Building knowledge equity into a system as vast as Wikipedia takes time, and it starts with acknowledging that there is a wealth of knowledge not yet represented, said Wikimedia Foundation Monitoring and Evaluation Strategist, Dumisani Ndubane.

“That knowledge comes from emerging communities, in particular on the African continent,” he said. “I feel responsible for finding those gaps and doing something to get (that knowledge) online. We need to feel motivated that we are part of the global community and that our knowledge and knowledge forms are acceptable and they’re being taken on, and that we matter,” Ndubane said.

La Mer
La Mer

By 2050, more than a quarter of the world’s population -- an estimated 2.5 billion people -- will live on the African continent. The Global South will dominate the world in numbers. So it’s only logical that the content on the internet and in future knowledge systems should reflect their contribution.

“The internet has not been set up for smaller languages. It was not created with the needs of somebody in Nepal in mind,” said Wikimedia Foundation’s Executive Director, Katherine Maher.

“But there is just a real demographic shift that’s happening across the world today. So from our perspective, really investing in countries and emerging markets that are not really represented is important, not just because we want that knowledge on Wikipedia and we want to be able to understand the perspective on the world from the people in those places, but because we recognise that it’s not just Wikipedia that’s missing for so many of these communities and languages.

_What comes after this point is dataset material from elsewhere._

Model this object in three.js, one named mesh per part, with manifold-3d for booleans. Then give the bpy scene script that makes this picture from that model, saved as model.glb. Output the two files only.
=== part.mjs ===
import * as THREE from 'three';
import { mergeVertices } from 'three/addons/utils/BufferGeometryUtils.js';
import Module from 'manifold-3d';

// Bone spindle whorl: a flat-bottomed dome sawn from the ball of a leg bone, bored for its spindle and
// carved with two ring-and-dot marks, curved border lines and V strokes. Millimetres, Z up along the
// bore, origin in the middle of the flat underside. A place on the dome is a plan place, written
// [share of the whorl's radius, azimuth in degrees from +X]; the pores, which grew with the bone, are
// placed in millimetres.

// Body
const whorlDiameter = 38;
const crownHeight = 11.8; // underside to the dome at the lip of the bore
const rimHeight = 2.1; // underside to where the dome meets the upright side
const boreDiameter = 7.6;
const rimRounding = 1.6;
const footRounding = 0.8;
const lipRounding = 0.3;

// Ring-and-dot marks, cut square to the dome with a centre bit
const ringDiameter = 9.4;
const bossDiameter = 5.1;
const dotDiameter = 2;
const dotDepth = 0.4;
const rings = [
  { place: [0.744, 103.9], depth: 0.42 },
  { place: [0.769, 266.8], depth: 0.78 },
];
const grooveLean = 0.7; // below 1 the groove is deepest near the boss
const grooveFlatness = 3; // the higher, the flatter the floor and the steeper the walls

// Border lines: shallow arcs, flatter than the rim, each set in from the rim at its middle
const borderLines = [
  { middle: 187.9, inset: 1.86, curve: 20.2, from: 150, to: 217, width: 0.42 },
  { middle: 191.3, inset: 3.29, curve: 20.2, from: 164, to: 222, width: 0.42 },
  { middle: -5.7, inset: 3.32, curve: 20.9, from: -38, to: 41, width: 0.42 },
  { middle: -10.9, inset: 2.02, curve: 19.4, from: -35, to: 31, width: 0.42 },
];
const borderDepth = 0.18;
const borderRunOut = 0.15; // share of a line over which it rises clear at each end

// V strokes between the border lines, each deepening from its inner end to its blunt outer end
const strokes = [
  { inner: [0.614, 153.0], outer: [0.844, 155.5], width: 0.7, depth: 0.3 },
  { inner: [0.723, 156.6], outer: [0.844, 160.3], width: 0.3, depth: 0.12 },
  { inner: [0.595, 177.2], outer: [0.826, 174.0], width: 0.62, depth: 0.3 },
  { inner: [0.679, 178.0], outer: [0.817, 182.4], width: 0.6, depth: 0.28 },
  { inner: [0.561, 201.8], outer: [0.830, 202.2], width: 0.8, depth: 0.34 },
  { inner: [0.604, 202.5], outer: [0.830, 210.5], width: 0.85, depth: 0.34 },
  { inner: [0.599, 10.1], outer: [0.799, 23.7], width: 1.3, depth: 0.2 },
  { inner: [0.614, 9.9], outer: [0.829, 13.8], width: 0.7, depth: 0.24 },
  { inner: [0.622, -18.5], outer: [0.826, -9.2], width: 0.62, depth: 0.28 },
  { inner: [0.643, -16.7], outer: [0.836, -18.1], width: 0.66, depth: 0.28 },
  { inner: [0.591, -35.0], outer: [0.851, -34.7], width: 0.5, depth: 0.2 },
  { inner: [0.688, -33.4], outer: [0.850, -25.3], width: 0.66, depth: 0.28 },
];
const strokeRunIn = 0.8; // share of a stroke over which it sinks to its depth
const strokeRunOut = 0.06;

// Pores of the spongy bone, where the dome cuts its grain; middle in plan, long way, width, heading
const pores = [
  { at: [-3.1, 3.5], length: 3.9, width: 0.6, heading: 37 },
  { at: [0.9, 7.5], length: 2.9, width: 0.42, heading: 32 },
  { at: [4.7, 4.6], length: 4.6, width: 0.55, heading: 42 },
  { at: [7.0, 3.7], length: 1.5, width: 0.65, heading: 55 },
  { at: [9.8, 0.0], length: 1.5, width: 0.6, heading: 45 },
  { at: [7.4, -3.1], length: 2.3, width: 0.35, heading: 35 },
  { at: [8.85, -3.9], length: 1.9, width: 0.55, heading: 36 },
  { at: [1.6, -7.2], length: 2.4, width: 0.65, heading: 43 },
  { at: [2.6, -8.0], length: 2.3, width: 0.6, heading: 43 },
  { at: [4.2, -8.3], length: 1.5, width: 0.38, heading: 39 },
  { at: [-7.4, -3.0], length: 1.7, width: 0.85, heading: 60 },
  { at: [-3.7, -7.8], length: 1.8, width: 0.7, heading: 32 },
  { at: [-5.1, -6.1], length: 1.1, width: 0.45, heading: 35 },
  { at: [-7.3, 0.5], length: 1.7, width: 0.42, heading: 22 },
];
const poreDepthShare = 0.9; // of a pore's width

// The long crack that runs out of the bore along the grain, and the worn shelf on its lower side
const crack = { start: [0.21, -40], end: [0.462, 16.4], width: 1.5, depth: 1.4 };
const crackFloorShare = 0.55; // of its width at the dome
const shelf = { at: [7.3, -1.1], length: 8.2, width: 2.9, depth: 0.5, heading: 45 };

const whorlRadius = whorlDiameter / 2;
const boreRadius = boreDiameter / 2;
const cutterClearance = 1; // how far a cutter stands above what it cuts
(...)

“It’s actually being represented in digital spaces in general,” Maher said.

For history and heritage enthusiasts like Emna Mizouni, introducing the rest of the world to Tunisia one article or citation or photograph of a monument at a time, on a platform like Wikipedia, has been a revelation. And as Wikimania 2018 drew to a close on the other end of the continent, it was the revelation of Africa’s infinite wisdom the she and many others committed to sharing with the world, as far as the infinite internet allows.